# Why haven't my lionlops ears lopped yet?



## 1357rabbitlover (Jun 15, 2012)

My bunny is a lionhead cross mini lop, she is 10 weeks old on sunday and her ears have still not lopped.
What age do lop eared bunnies ears usually lop and can they just be a late lopper?


----------



## Watermelons (Jun 15, 2012)

Just because your bunny has lop in it doesn't mean the ears will fall down. Even full lop bunnys can remain copter buns for life. So once you cross them their more likely to stand up.
My 2 are lion lop crosses and their ears stand up.


----------



## LakeCondo (Jun 15, 2012)

The good news, if they never lop, is that she & your other rabbits can communicate better.


----------



## Nancy McClelland (Jun 15, 2012)

We had one cross that just had longer ears, and another mix whose ears stick strait out--when she runs it looks like an airplane taxiing on the runway for a takeoff.


----------



## Blaze_Amita (Jun 17, 2012)

like the other's said, they may not lop.
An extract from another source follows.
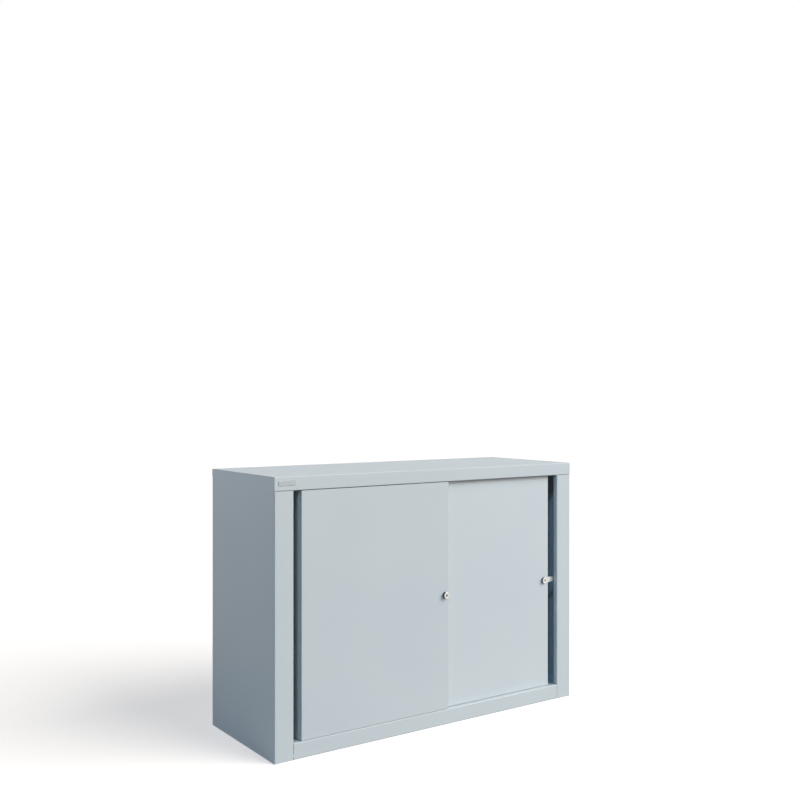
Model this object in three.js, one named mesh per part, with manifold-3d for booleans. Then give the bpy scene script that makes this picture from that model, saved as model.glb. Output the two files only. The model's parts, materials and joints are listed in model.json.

I've had purebred hollands who's ears never fully lopped, with one being almost 4 months till his lopped over-and he had long ears for a lop!


----------



## cwolfec (Jun 17, 2012)

I heard once that Lop bunnies are deaf....is that true?


----------



## woahlookitsme (Jun 17, 2012)

no thats not true at least not with my lop franklin. He hears the veggie bag pretty well i think lol


----------



## wendymac (Jun 17, 2012)

My lops are definitely not deaf. Max can hear that raisin container opening from a mile away. LOL Plus you can be in the other room and call her and she comes zipping to you.


----------



## kjm84 (Jun 17, 2012)

Definitely not true. My lop bunny comes running when you call his name or ask if he wants a raisin or just hears the rustle of a bag (he loves junk food) :biggrin2:


----------



## bellablueyes (Jun 19, 2012)

I have two lionlops that are sisters. One has stand up ears and the other is a helicopter. I have also seen siblings from my lops litter and one has ears that stand up. You would never know he was a lop bunny. And my lop and helicopter hear just as well as my buns with stand up ears.


----------